Have Fun and Enjoy the Music
"Still Working the Problem"
I use a F&T 10uf/500v cap as the initial capacitor in all my DIY builds.
That way I can try different rectifier tubes, to change my B+, without worrying about first capacitor match ups.
A capacitor input filter ( first element after the rectifier tube ) is the worst possible design to have. The bigger the cap in uF value, the worst - off is the design.
The best practice is to always have a choke, of some kind, with adequate current rating, and lowest possible DCR and mass, as the first element the tube rectifier sees.
Chokes in tube amps, as for example, a 2A3 amp, need to all be 20 Ohms or less in DCR, and there is an advantage to getting down to ten Ohms or less. A double L/C section B+ filter is tops, as in L1/C1/L2/C2 to the Finals.
If employing high drop rectifiers, like a 5R4 or a whimpy 5Y3, you should avoid using larger uF C1 input cap values, its NG, design - wise, on a long-term reliability basis.
That 47 muF. is too big for all the common 5 V. rectifiers, except the 5AR4/GZ34. Check the data sheets, for yourself.
The forward drop percentage in a 5Y3 is greater than that in a 5R4. Remember, the 67 V. drop in a 5R4 is at its 250 mA. rated max. A 5Y3 is rated for 125 mA. max.
A CL-130 inrush current limiter between the vacuum rectifier and the comparatively large 1st filter cap. might save the day.

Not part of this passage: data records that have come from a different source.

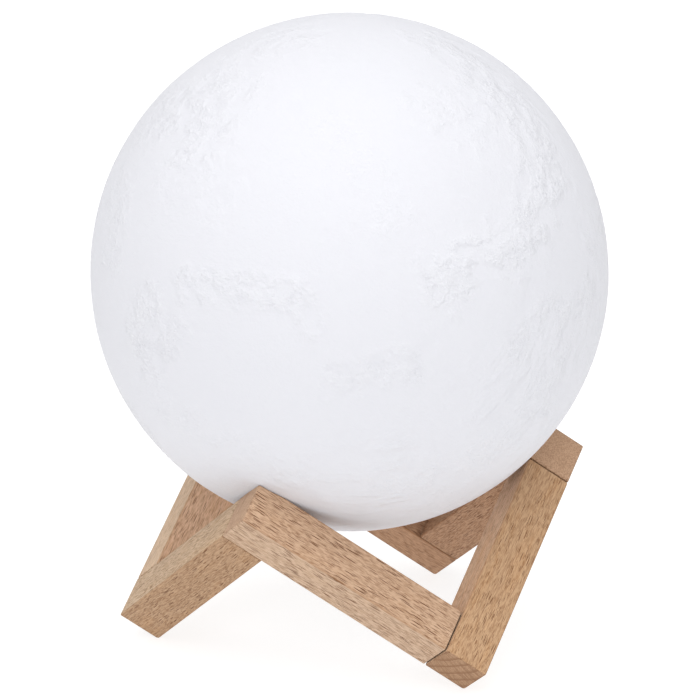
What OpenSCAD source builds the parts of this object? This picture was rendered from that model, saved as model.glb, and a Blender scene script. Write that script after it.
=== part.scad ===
// Moon lamp: a printed moon globe resting on a zigzag ring of six square wooden bars.
// Millimetres, +Z up. The origin is on the table, straight below the globe's centre.
// The stand follows six edges of a cube that is balanced on one corner.

/* [Globe] */
// Outer diameter of the moon globe
globe_d = 150; // [147:0.5:153]
// Wall thickness of the printed shell
shell_wall = 1.8; // [1.4:0.1:2.4]
// Depth of the seats that the globe makes in the stand's top corners
seat_sink = 0.8; // [0.5:0.1:1.5]
// Air gap between the globe and its seats
seat_gap = 0.2; // [0.2:0.05:0.4]
// Bore radius of the neck in the globe's underside
neck_r = 20.3; // [20.2:0.1:20.6]
// Wall thickness of the neck
neck_wall = 2; // [1.6:0.1:2.4]
// Height of the neck above its mouth
neck_h = 8.6; // [8:0.2:12]

/* [Stand] */
// Side of a bar's square section
bar_side = 13.6; // [13:0.1:14.5]
// Length of a bar, both ends included
bar_len = 70.4; // [68:0.2:72]
// Chamfer along the edges of a bar
bar_ease = 0.5; // [0.4:0.1:1]
// Height of the flat cut on the corner of each foot
foot_flat = 0.6; // [0.6:0.1:1.2]
// Diameter of the joint dowels
dowel_d = 6; // [5:0.5:7]
// Length of a joint dowel
dowel_len = 24; // [20:1:26]
// Depth of a dowel in the side of the bar that it holds on to
dowel_reach = 10; // [8:0.5:11]

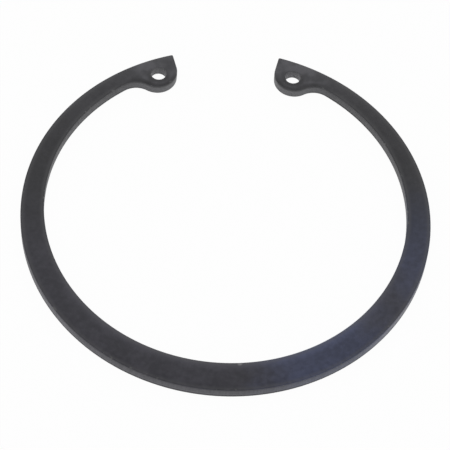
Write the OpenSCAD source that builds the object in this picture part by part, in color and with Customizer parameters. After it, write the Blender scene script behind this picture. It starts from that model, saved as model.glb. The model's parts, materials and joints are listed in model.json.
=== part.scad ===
// Internal retaining ring: a flat crescent of spring steel with two lugs that take the tips of pliers.
// It lies on z = 0 with its outer circle centred on the origin and its gap towards +Y.

/* [Ring] */
// Outer diameter of the ring when nothing squeezes it
free_d = 105.5; // [90:0.5:130]
// Thickness of the sheet that it is stamped from
thickness = 3; // [1.5:0.1:5]
// Radial width at the back, across from the gap
back_w = 8; // [5:0.1:11]
// Radial width that the crescent would taper to at the middle of the gap
end_w = 3.9; // [2:0.1:5]

/* [Lugs] */
// Angle from the middle of the gap to the middle line of each lug
lug_angle = 22; // [18:0.5:32]
// Radial height of a lug, from the outer circle to the crest of its nose
lug_h = 9.2; // [7.5:0.1:12]
// Radius of the rounded nose
nose_r = 5.3; // [4:0.1:6.5]
// Radius of the hollow where a lug runs out into the crescent
hollow_r = 5.3; // [2:0.1:8]
// Angle by which the end face leans away from the middle line of its lug
end_lean = 7.5; // [0:0.5:12]
// Radius of the outer corner of each end
corner_r = 0.4; // [0.2:0.1:1.5]

/* [Plier holes] */
// Diameter of the hole in each lug
hole_d = 4.1; // [2.5:0.1:5]
// Distance from the middle of a hole to the crest of its nose
hole_inset = 4.3; // [3.5:0.1:5.5]

/* [Hidden] */
$fn = 180;

// Radius of the outer circle
rim_r = free_d / 2;
// Radius of the inner circle, and how far its middle is set towards the gap
inner_r = rim_r - (back_w + end_w) / 2;
inner_shift = (back_w - end_w) / 2;
// Reach of the rough shapes, which the outer circle trims
rough_r = rim_r + 3;
// How far two outlines that touch run into each other, so that they cross at one clean corner
ease = 0.002;

// The points below are in a lug's own frame: its middle line runs up +Y and the gap is towards -X
inner_at = inner_shift * heading(-lug_angle);
nose_at = [0, rim_r - lug_h + nose_r];
hole_at = [0, rim_r - lug_h + hole_inset];
// The hollow touches the nose from outside and the inner circle from inside
hollow_at = crossing(nose_at, nose_r + hollow_r, inner_at, inner_r - hollow_r);
// Which way the end face looks, and the way up along it to the outer circle
face_out = [-cos(end_lean), -sin(end_lean)];
face_up = heading(-end_lean);
// The corner's round touches the end face and the outer circle from inside
corner_at = reach(nose_at + (nose_r - corner_r) * face_out, face_up, rim_r - corner_r + ease);
// The crescent ends under the lug, halfway between the middles of the nose and the hollow
crescent_end = lug_angle + bearing((nose_at + hollow_at) / 2 - inner_at);

// Unit vector that points a degrees clockwise from +Y
function heading(a) = [sin(a), cos(a)];

// Degrees clockwise from +Y at which v points
function bearing(v) = atan2(v[0], v[1]);

// The point ra from a and rb from b, on the left of the way from a to b
function crossing(a, ra, b, rb) =
    let (apart = norm(b - a), way = (b - a) / apart, along = (ra ^ 2 - rb ^ 2 + apart ^ 2) / (2 * apart))
    a + along * way + sqrt(ra ^ 2 - along ^ 2) * [-way[1], way[0]];

// The point r from the origin on the line that leaves a in the direction way
function reach(a, way, r) = a + (sqrt((a * way) ^ 2 - a * a + r ^ 2) - a * way) * way;

// The crescent between the outer circle and the inner one, open between the lugs
module crescent() {
    difference() {
        circle(rough_r);
        translate([0, inner_shift]) {
            circle(inner_r);
            polygon([[0, 0], 2 * rough_r * heading(-crescent_end), 2 * rough_r * heading(crescent_end)]);
        }
    }
}

// One lug: its nose and its corner round sit on a plate that ends where the hollow touches the crescent
module lug() {
    difference() {
        polygon([
            nose_at,
            nose_at + (nose_r - ease) * face_out,
            corner_at + (corner_r - ease) * face_out,
            corner_at,
            rough_r * heading(bearing(corner_at)),
            rough_r * heading(0),
            inner_at + rough_r * heading(bearing(hollow_at - inner_at)),
            hollow_at
        ]);
        translate(hollow_at) circle(hollow_r + ease);
    }
    translate(nose_at) circle(nose_r);
    translate(corner_at) circle(corner_r);
}

// Puts what is drawn about +Y at both ends of the ring
module both_ends() {
    for (side = [0, 1]) mirror([side, 0]) rotate(-lug_angle) children();
}

module ring() {
    color([0.25, 0.25, 0.27]) linear_extrude(thickness) difference() {
        intersection() {
            circle(rim_r);
            union() {
                crescent();
                both_ends() lug();
            }
        }
        both_ends() translate(hole_at) circle(d = hole_d);
    }
}

ring();
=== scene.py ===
"""Internal retaining ring of black phosphated spring steel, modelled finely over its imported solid.

Lengths are in millimetres until a mesh is made, which is in metres.
Angles are in degrees where a name says so.
"""

import json
import math

import bpy
import numpy as np
from mathutils import Matrix, Vector
from mathutils.geometry import delaunay_2d_cdt


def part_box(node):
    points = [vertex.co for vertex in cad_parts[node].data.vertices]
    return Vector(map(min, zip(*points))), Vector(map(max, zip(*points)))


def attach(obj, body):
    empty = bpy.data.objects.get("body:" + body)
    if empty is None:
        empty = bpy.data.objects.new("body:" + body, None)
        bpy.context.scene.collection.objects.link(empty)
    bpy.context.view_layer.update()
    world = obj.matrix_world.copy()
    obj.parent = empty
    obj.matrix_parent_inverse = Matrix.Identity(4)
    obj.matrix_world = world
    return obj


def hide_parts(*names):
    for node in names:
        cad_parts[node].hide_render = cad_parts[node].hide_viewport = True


MM = 0.001
MIRROR = Matrix(((-1, 0), (0, 1)))

# Radial width of the crescent at its back, and what it would taper to at the middle of the gap
BACK_WIDTH = 8.0
END_WIDTH = 3.9
# Each lug: its height from the outer circle to the crest of its nose, and its rounds
LUG_HEIGHT = 9.2
NOSE_RADIUS = 5.3
HOLLOW_RADIUS = 5.3
CORNER_RADIUS = 0.4
# Distance from the middle of a plier hole to the crest of its nose, and how far the end face leans out
HOLE_INSET = 4.3
END_LEAN_DEG = 7.5

# Stamping draws the upper face down in a shallow roll at its edges: its depth and how far it reaches in
EDGE_FALL = (0.08, 3.0)
HOLE_FALL = (0.03, 0.6)
# Rounds that tumbling leaves on the upper and the lower edges, of the outline and of the holes
EDGE_ROUNDS = (0.15, 0.12)
HOLE_ROUNDS = (0.10, 0.05)
ROUND_STEPS = 5
# Height of the line where the smooth sheared band meets the torn one, and how far the torn one leans in
SHEAR_LINE = 1.25
TORN_LEAN = 0.03

# Longest side of a mesh face along an outline, its largest turn, and the spacing of points inside a flat face
OUTLINE_STEP = 0.4
TURN_STEP_DEG = 6.0
FACE_STEP = 0.62
# Depths of the rows of square faces that run round a flat face before its inner points begin
BORDER_ROWS = (0.36, 0.25)
# Shares of the way down from the upper edge to the shear line, and on to the lower edge, that have a row
SHEARED_ROWS = (0.33, 0.67, 0.94)
TORN_ROWS = (0.12, 0.5)
# Points of a flat face that are nearer than this count as one, and only its outlines' inside is filled
SAME_POINT = 1e-6
INSIDE_ONLY = 1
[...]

The 5R4GY has a relatively low steady-state peak current rating of 650mA. That's the reason for the low value specification on the PSU filter's first cap. At relatively low B+ and current draw conditions, the first cap could be considerably higher such as the 47uF value that you have seen. You will not know for certain unless you have the specifics of the power supply circuit and component values. If these are available (or if you could take some measurements) a simple PSUDII simulation will let you know what you can use in the first capacitor position.